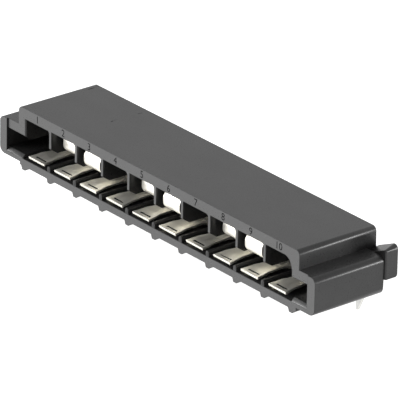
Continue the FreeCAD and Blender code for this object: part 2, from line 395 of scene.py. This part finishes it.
def paint_front_sheen(mesh, front):
    """Give the faces that look forwards a painted sheen, a brighter-reflecting plastic, but not the
    ends of the ribs.
    """
    ahead = [face for face in mesh.faces
             if face.normal.y < -FACING and face.calc_center_median().y < front + FRONT_DEPTH]
    lower = [face for face in ahead if face.calc_center_median().y < front - FRONT_DEPTH]
    around = dict.fromkeys(item for face in lower for item in (*face.verts, *face.edges))
    cut = bmesh.ops.bisect_plane(mesh, geom=[*lower, *around], dist=MERGE_DISTANCE,
                                 plane_co=(0, 0, SILL_TOP), plane_no=(0, 0, 1))
    pieces = [item for item in cut["geom"] if isinstance(item, bmesh.types.BMFace)]
    for face in {*ahead, *pieces}:
        middle = face.calc_center_median()
        among_ribs = middle.z > SILL_TOP and middle.y < front - FRONT_DEPTH
        if not (among_ribs and face.calc_area() < RIB_END_LARGEST):
            face.material_index = PAINTED_SHEEN_AND_SHADE


def make_housing(materials):
    """Refine the housing, number its positions and scuff its top. Return its front face's depth."""
    low, high = [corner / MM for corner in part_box("housing")]
    mesh = clean_mesh(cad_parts["housing"])
    front = front_face_depth(mesh)
    paint_front_sheen(mesh, front)
    round_edges(mesh, MOULD_EDGE)
    made = mesh_object("moulded_housing", mesh, materials)
    cutters = []
    for index, name in enumerate(contact_nodes()):
        left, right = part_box(name)
        across = (left.x + right.x) / 2 / MM
        cutters.append(digit_cutter(str(index + 1), across, front, high.z - DIGIT_BELOW_TOP))
    cutters += [scuff_cutter(start, end, width, high.z) for start, end, width in SCUFFS]
    engrave(made, mesh_object("cutter", joined(cutters), materials))
    dress(made, "housing")
    return front


def shape_groove(mesh, front):
    """Paint shade into the groove across the sloping tab, and fit its place and size to the photograph.
    """
    inside = []
    for face in mesh.faces:
        middle = face.calc_center_median()
        across_groove = GROOVE_DEPTH[0] < middle.y - front < GROOVE_DEPTH[1]
        if across_groove and 0 < middle.z < GROOVE_TOP and face.calc_area() < GROOVE_LARGEST_FACE:
            # painted shade on the groove's faces
            face.material_index = PAINTED_SHADE
            inside.append(face)
    corners = dict.fromkeys(corner for face in inside for corner in face.verts)
    rim = [corner.co for corner in corners if any(face not in inside for face in corner.link_faces)]
    near = min(rim, key=lambda place: place.y)
    far = max(rim, key=lambda place: place.y)
    slope = (far.z - near.z) / (far.y - near.y)
    middle_x = (min(place.x for place in rim) + max(place.x for place in rim)) / 2
    middle_y = (near.y + far.y) / 2
    for corner in corners:
        across = (corner.co.x - middle_x) * GROOVE_STRETCH[0] + GROOVE_SHIFT[0]
        inward = (corner.co.y - middle_y) * GROOVE_STRETCH[1] + GROOVE_SHIFT[1]
        rise = (middle_y + inward - corner.co.y) * slope
        corner.co = Vector((middle_x + across, middle_y + inward, corner.co.z + rise))


def between(place, places, values):
    """Read a value at a place from a list of places and their values."""
    for index in range(len(places) - 1):
        start, end = places[index:index + 2]
        if start <= place <= end:
            share = (place - start) / (end - start)
            return values[index] * (1 - share) + values[index + 1] * share
    return values[0] if place < places[0] else values[-1]


def shape_tab(mesh, front, middle_x):
    """Flatten the tab and let it narrow towards its back, as it looks in the photograph."""
    back = front + TAB_DEPTHS[-1]
    in_tab = [edge for edge in mesh.edges
              if all(corner.co.z < TAB_TOP and corner.co.y < back for corner in edge.verts)]
    long_edges = [edge for edge in in_tab
                  if abs(edge.verts[0].co.y - edge.verts[1].co.y) > TAB_LONG_EDGE]
    bmesh.ops.subdivide_edges(mesh, edges=long_edges, cuts=TAB_CUTS)
    for corner in mesh.verts:
        depth = corner.co.y - front
        if 0 < corner.co.z < TAB_TOP and depth < TAB_DEPTHS[-1]:
            kept = between(depth, TAB_DEPTHS, TAB_TAPERS)
            corner.co.z -= between(depth, TAB_DEPTHS, TAB_DROPS)
            corner.co.x = middle_x + (corner.co.x - middle_x) * kept


def make_contact(name, materials, front):
    """Refine one contact: its groove and its tab, with painted shade on the tail below the board's top,
    a darker tin.
    """
    mesh = clean_mesh(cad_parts[name])
    shape_groove(mesh, front)
    low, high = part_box(name)
    shape_tab(mesh, front, (low.x + high.x) / 2 / MM)
    # Painted shade: the tail below the board's top takes the darker tin
    for face in mesh.faces:
        if face.calc_center_median().z < 0:
            face.material_index = PAINTED_SHEEN_AND_SHADE
    round_edges(mesh, STRIP_EDGE)
    dress(mesh_object(f"spring_{name}", mesh, materials), name)


def seen_directly(tree):
    """Return a value that is 1 on camera, glossy and transmission rays and 0 on the others."""
    path = tree.nodes.new("ShaderNodeLightPath")
    total = path.outputs["Is Camera Ray"]
    for name in ("Is Glossy Ray", "Is Transmission Ray"):
        either = tree.nodes.new("ShaderNodeMath")
        either.operation = "MAXIMUM"
        tree.links.new(total, either.inputs[0])
        tree.links.new(path.outputs[name], either.inputs[1])
        total = either.outputs[0]
    return total


def floor_material():
    """Pale floor that looks white where no shadow falls."""
    material, tree, output = new_material("floor_white")
    diffuse = tree.nodes.new("ShaderNodeBsdfDiffuse")
    diffuse.inputs["Color"].default_value = FLOOR_COLOUR
    glow = tree.nodes.new("ShaderNodeEmission")
    strength = tree.nodes.new("ShaderNodeMath")
    strength.operation = "MULTIPLY"
    strength.inputs[1].default_value = FLOOR_GLOW
    tree.links.new(seen_directly(tree), strength.inputs[0])
    tree.links.new(strength.outputs[0], glow.inputs["Strength"])
    both = tree.nodes.new("ShaderNodeAddShader")
    tree.links.new(diffuse.outputs[0], both.inputs[0])
    tree.links.new(glow.outputs[0], both.inputs[1])
    tree.links.new(both.outputs[0], output.inputs["Surface"])
    return material


def make_world():
    """Light the scene with a plain white sky, which looks white where it is seen."""
    world = bpy.data.worlds.new("studio")
    bpy.context.scene.world = world
    world.use_nodes = True
    tree = world.node_tree
    tree.nodes.clear()
    output = tree.nodes.new("ShaderNodeOutputWorld")
    sky = tree.nodes.new("ShaderNodeBackground")
    sky.inputs["Strength"].default_value = SKY_LIGHT
    backdrop = tree.nodes.new("ShaderNodeBackground")
    for node in (sky, backdrop):
        node.inputs["Color"].default_value = (1.0, 1.0, 1.0, 1.0)
    choice = tree.nodes.new("ShaderNodeMixShader")
    tree.links.new(seen_directly(tree), choice.inputs["Fac"])
    tree.links.new(sky.outputs[0], choice.inputs[1])
    tree.links.new(backdrop.outputs[0], choice.inputs[2])
    tree.links.new(choice.outputs[0], output.inputs["Surface"])


def make_floor():
    """Put a plain pale floor under the lowest point of the object."""
    mesh = bpy.data.meshes.new("floor")
    half = FLOOR_SIZE / 2
    level = cad_box[0][2]
    corners = [(-half, -half, level), (half, -half, level), (half, half, level), (-half, half, level)]
    mesh.from_pydata(corners, [], [(0, 1, 2, 3)])
    floor = bpy.data.objects.new("floor", mesh)
    floor.data.materials.append(floor_material())
    bpy.context.scene.collection.objects.link(floor)


def area_lamp(name, direction, size, power):
    """Hang a soft lamp, of a width and a height, that points at the object."""
    light = bpy.data.lights.new(name, "AREA")
    light.shape = "RECTANGLE"
    light.size, light.size_y = size
    light.energy = power
    lamp = bpy.data.objects.new(name, light)
    away = Vector(direction).normalized()
    lamp.location = VIEW_TARGET + away * LAMP_DISTANCE
    lamp.rotation_euler = away.to_track_quat("Z", "Y").to_euler()
    bpy.context.scene.collection.objects.link(lamp)


def make_camera():
    """Look at the object as the photograph does."""
    away = Vector((math.sin(VIEW_AZIMUTH) * math.cos(VIEW_ELEVATION),
                   -math.cos(VIEW_AZIMUTH) * math.cos(VIEW_ELEVATION),
                   math.sin(VIEW_ELEVATION)))
    level_right = Vector((math.cos(VIEW_AZIMUTH), math.sin(VIEW_AZIMUTH), 0))
    level_up = away.cross(level_right)
    right = level_right * math.cos(VIEW_ROLL) + level_up * math.sin(VIEW_ROLL)
    up = level_up * math.cos(VIEW_ROLL) - level_right * math.sin(VIEW_ROLL)
    data = bpy.data.cameras.new("camera")
    data.sensor_width = SENSOR_WIDTH
    data.lens = FOCAL_PIXELS * SENSOR_WIDTH / PHOTO_WIDTH
    data.clip_start = NEAREST_SEEN
    camera = bpy.data.objects.new("camera", data)
    turn = Matrix((right, up, away)).transposed().to_4x4()
    camera.matrix_world = Matrix.Translation(VIEW_TARGET + away * VIEW_DISTANCE) @ turn
    bpy.context.scene.collection.objects.link(camera)
    bpy.context.scene.camera = camera


bpy.context.scene.view_settings.view_transform = "Standard"
make_camera()
make_world()
make_floor()
area_lamp("key_lamp", direction=(-0.66, -0.66, 0.30), size=(0.36, 0.20), power=3.0)
area_lamp("rim_lamp", direction=(0.80, 0.58, 0.12), size=(0.30, 0.08), power=2.0)

plastic = black_plastic("satin_plastic", smoothest=0.26, roughest=0.38, refraction=1.42)
# Painted sheen: the same plastic reflecting more strongly, which lightens the faces that look forwards
sheen_plastic = black_plastic("front_sheen_plastic", smoothest=0.26, roughest=0.36, refraction=1.80)
bright_tin = tin_plate("bright_tin", dark=(0.82, 0.80, 0.73), light=(0.90, 0.88, 0.81))
# Painted shade: a darker copy of the tin, for the tails
shaded_tail_tin = tin_plate("shaded_tail_tin", dark=(0.62, 0.62, 0.61), light=(0.70, 0.70, 0.68))
shade = recess_shade()
front_face = make_housing([plastic, shade, sheen_plastic])
for contact_name in contact_nodes():
    make_contact(contact_name, [bright_tin, shade, shaded_tail_tin], front_face)
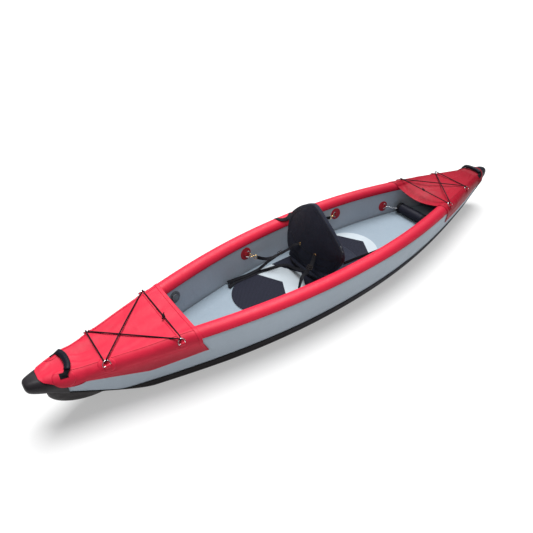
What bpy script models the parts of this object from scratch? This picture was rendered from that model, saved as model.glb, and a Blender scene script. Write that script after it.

══════════

**Written instruction**
Report each line in the data that holds the word "Blender".

**Task result**
Continue the FreeCAD and Blender code for this object: part 2, from line 395 of scene.py. This part finishes it.
What bpy script models the parts of this object from scratch? This picture was rendered from that model, saved as model.glb, and a Blender scene script. Write that script after it.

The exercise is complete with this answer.